Tripping The Live Fantastic (1990)

 
Disc One 1. Showtime 2. Figure of Eight 3. Jet 4. Rough Ride 5. Got to Get You Into My Life 6. Band on the Run 7. Birthday 8. Ebony and Ivory 9. We Got Married 10.Inner City Madness 11.Maybe I'm Amazed 12.The Long and Winding Road 13.Crackin' Up 14.The Fool on the Hill 15.Sergeant Pepper's Lonely Hearts Club Band 16.Can't Buy Me Love 17.Matchbox 18.Put it There 19.Together Disc Two 1. Things We Said Today 2. Eleanor Rigby 3. This One 4. My Brave Face 5. Back in the U.S.S.R. 6. I Saw Her Standing There 7. Twenty Flight Rock 8. Coming Up 9. Sally 10.Let it Be 11.Ain't That a Shame 12.Live and Let Die 13.If I Were Not Upon this Stage 14.Hey Jude 15.Yesterday 16.Get Back 17.Golden Slumbers/Carry That Weight/The End 18.Don't Let the Sun Catch You Crying

 

If there was ever a time that you may have wondered if The Beatles, in fact, were actually slipping in popularity and maybe fading into rock an roll history, it would have been the late 1980's. John Lennon had been deceased for almost a decade, Ringo was struggling with alcoholism, George seemed happier as his alter ego Wilbury and racing cars, and Paul, although actively recording, really hadn't put anything substantial out for several albums. When Paul went on his stadium tour promoting his "comeback" album, The Beatles, or at least the memory of The Beatles, were once again revitalized.

As solo artists, none of the Beatles really did that much when it came to touring. Maybe those infamous 30 minute 1960's concerts where all you could hear was screaming turned them off for good? This tour was easily one of the biggest ones of the decade when McCartney toured during this timeframe, and fortunately, he released this double disc to capture the moment.

Like 1977's Wings Over America, Paul releases the entire show. This was always my preferred taste when it came to live shows, but it definitely was not the norm back then. I always felt that when you only release half of the show, you're bound to leave out some of the fan favorites, and it always seemed to be the goal of the record companies to pick the songs that would guarantee the most sales. Having compact discs replace albums as the preferred format did help, but, again, some record companies would shy away from the double disc because the high prices actually deterred fans as opposed to encouraging purchases.

This plays like what you would think a show from Paul should be. He plays a handful of songs from his latest album Flowers in the Dirt that are all well done and well received. He then picks several hits from his solo career, and a few golden oldies from when he was growing up. About half of this disc is dedicated to Paul's Beatle material, and this is what really sustains the album. It's incredibly refreshing to hear, not only these songs done with the care we've never heard in a live setting, but also the fact that Paul can deliver such strong renditions. Witness the crowd participation of the latter half of Hey Jude, for example. This is what this song was meant to sound like.

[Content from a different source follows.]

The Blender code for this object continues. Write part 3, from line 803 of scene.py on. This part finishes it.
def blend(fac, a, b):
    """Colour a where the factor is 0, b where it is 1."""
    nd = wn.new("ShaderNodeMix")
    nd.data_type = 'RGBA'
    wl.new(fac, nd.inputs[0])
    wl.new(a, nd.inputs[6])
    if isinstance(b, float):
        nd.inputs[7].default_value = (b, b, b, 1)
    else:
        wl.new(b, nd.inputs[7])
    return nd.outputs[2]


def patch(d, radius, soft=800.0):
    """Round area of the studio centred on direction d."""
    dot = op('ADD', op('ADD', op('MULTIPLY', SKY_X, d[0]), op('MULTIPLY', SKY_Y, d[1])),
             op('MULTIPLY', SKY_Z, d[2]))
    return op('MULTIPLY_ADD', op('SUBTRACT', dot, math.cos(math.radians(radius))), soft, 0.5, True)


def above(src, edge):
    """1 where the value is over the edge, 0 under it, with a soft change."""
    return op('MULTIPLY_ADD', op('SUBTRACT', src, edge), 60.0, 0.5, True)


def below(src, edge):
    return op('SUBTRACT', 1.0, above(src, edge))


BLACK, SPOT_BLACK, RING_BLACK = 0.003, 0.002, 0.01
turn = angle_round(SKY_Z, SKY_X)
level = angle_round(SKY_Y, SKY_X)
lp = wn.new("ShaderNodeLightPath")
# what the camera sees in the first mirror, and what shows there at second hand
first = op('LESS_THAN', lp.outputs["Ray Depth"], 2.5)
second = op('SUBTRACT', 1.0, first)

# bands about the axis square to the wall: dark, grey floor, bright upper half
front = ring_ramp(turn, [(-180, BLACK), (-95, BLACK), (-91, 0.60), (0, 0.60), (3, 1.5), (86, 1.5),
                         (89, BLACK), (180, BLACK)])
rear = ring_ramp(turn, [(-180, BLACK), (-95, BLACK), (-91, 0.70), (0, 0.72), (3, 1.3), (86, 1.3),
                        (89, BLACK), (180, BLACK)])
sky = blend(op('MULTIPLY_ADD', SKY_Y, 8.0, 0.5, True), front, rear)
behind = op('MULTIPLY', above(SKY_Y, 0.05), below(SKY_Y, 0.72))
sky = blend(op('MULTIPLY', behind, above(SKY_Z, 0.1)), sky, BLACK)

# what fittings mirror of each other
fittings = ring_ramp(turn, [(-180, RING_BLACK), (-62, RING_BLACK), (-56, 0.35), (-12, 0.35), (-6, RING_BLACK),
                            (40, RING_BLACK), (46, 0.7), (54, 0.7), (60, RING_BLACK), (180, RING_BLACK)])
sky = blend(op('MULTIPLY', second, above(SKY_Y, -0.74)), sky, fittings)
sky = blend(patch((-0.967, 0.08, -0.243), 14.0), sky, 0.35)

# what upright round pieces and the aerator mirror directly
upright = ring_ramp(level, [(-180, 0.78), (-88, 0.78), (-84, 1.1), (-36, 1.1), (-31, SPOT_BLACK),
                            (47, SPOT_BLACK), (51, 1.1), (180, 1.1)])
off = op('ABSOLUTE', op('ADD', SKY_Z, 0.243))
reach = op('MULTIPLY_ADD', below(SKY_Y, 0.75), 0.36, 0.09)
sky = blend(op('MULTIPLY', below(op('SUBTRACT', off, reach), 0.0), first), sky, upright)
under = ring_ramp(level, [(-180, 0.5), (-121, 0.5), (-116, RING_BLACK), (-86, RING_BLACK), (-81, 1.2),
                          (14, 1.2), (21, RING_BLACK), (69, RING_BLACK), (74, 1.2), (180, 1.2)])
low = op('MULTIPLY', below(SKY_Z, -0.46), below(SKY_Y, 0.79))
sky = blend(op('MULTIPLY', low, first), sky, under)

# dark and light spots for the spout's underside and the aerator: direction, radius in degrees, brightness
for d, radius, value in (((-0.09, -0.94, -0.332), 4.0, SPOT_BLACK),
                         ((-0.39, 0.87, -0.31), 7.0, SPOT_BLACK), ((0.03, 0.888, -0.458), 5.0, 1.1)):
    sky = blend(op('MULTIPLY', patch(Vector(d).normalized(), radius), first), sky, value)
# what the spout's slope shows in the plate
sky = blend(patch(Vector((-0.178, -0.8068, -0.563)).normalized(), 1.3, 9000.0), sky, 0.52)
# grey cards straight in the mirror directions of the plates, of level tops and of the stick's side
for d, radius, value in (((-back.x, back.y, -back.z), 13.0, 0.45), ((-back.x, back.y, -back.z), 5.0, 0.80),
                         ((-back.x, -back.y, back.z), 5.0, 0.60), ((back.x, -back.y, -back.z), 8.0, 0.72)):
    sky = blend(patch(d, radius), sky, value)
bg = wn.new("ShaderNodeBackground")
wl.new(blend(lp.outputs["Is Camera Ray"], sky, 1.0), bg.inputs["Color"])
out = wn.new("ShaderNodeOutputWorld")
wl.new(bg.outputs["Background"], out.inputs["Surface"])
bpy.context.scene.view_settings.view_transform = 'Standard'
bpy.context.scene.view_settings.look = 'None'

As usual, Paul tends to try to "cute things up" a bit, and this is what drags the disc set down. No, thankfully he doesn't do this during the actual live songs, but there are too many scattered elements throughout the song listing that divert from the album. There are a couple of soundcheck songs throughout the set, and they really do kill the flow. He also throws in some weird instrumentations listed as "songs" that do the same thing. Fortunately, that's why you have a "skip" button on your CD player, so I don't mind this mucking about since it can be passed over.

It was great to relive all the old memories again.